Below is my expression when I would do well at my jobs, and was never rewarded with cash.
I am one of those people who is incredibly driven, independent, and competitive. Anything you can do I can do better. Seriously. Unfortunately, I can also become the employee from hell LOL. I remember I worked at Ulta for one month when I was 17, and then was fired. I really didn’t give a fuck. Why? The pay was shitty, the discount sucked, and I hated facing. Oh, and they wanted us to get people to sign up for this shitty fashion magazine, in addition to their rewards program with absolutely no monetary gain. You want to motivate people? Pay them.
I worked for an agency. I was hands down one of the most creative people there. I got shit done. I got shit done quick. I was able to get clients on some pretty cool blogs. You think I got a raise? Nope. I quit. Caio!
I’ve worked for people who wrote nasty emails about how I was stupid; they made me cry, they cut like a knife, but you know what fuck them. They were in debt, and hated themselves, so naturally they took it out on someone else. I admit to being a dingbat at times, but I am far from dumb. Nasty comments have only made me stronger. You want to call me dumb? Go ahead. Have fun. TWAT!
I’ve worked around people who are lazy, uncreative, and have no major goals. They make you so depressed after a while. Its like they gave up on life, and the highlight of their year is when Starbucks puts out the holiday drinks.
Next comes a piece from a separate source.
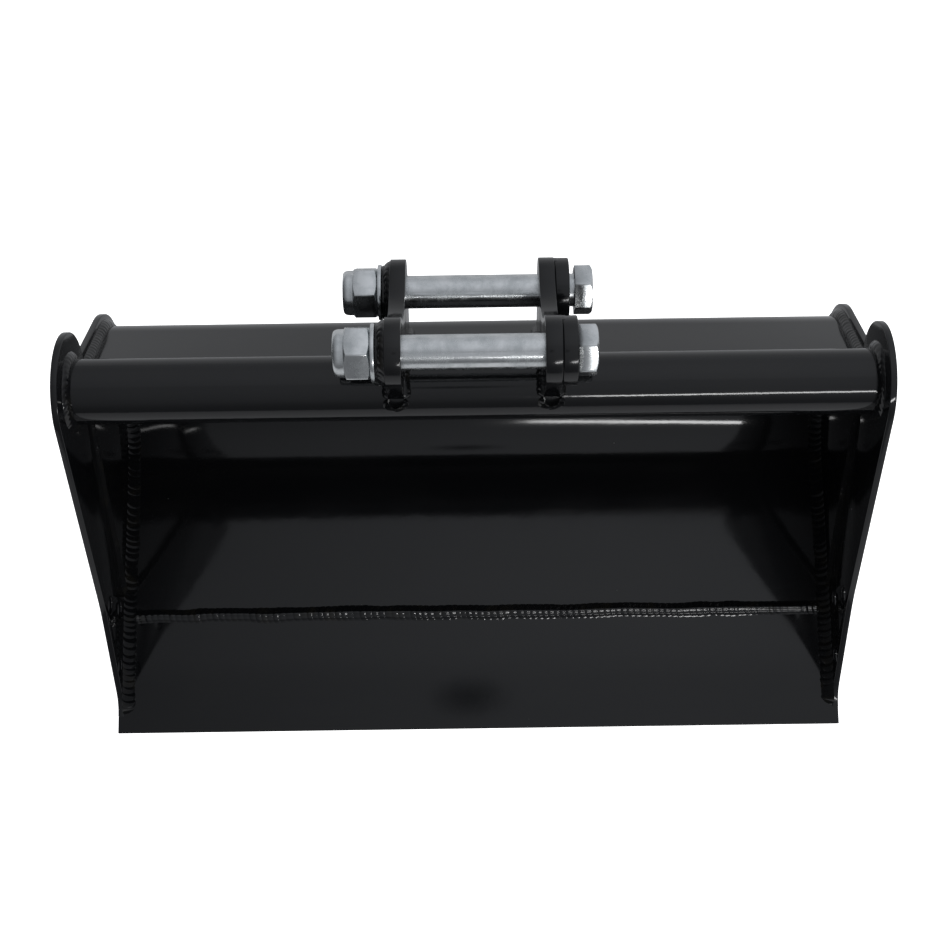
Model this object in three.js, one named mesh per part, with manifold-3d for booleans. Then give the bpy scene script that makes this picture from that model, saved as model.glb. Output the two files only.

All of these companies had one thing in common, they failed to realize a pat on the back doesnt pay the bills. If you want to keep a team of MVP’s you have to pay them, and reward them.
So, I do mostly one liners, and mostly dark humor. I love dark humor, because I find it really amusing to see people go “oh”, or “aw”..look around the room at other people to see whether or not it is “okay” to laugh. I get off on it. HA HA. Yeah, my jokes are well written, and I look too dumb to understand that what I am saying is so awful, so yes..please laugh.
I grew up in a family that found humor in all dark subjects. My mother and her sister laughed at her Aunt’s funeral because the shoes on the body looked like Dorothy’s from the Wizard of Oz. My grandpa used to tell us crazy stories like how he was on a trolly once turned away and then looked back at the guy next to him and the guys head got cut off because he stuck it out the window & BAAAMMMMM. We cracked up about this. My grandpa told me about how his sister died at 19; she was a dancer, he loved her. The fact that bad shit happens was never ever hidden from me. But I was taught early on to find the funny in it.
When I started college, I really wanted to be an anchorwoman. I wanted to be the next Jessica Savitch. I bought her biography, and read everything about her, I had her plastered all over my Myspace…she was so edgy, she was dark, and groundbreaking. She had a cocaine problem, her husband committed suicide, her dad died when she was young, she experienced poverty, she was super sexual, and had captivating eyes. She was broken. I thought she was relatable. I worked at my school’s radio station for a while doing news updates. I would find news stories, rewrite them to fit their standards, and say them on air. Maybe 3 people heard? The ones sitting in the office (laughs). I would always fuck up country names, and people’s last names LOL. I have an accent. I wasn’t cut out for this. I remember back in the day Facebook had this thing where you could tell people things anonymously, and one day someone wrote “I have no doubt when you get your non regional dialect down you’re going to be become one of the best known anchorwomen” I still remember, pretty cool.
The truth is I am not cut out to do the news. I actually really don’t give a fuck about the news LOLLOL. I remember this guy telling the class that oneday we would have sacrifice our morals to boost our careers, and I just can’t do shit like that. I’m really lovely underneath it all. I’m a really good person. An authentic soul. I also didn’t have passion for this. What do I have passion for?
WRITING! & getting attention LMFAO.
Writing is my first love. I liked writing as a child because I could make the world the way I wanted it to be! I could create, and possibly make people feel good. This translates well with comedy; I am a very good joke writer. I also like making people good about shit they are supposed to feel bad about it which is why I write mostly dark humor. I like being the center of attention…I have that narc personality going on and I am quite charming so it all works out.
Also, I am not a xerox face. I have distinct features, and I am kinda exotic looking, which is not news standards. Savitch, Couric, etc they all have a similar looking face, and I just do not exude that type of beauty.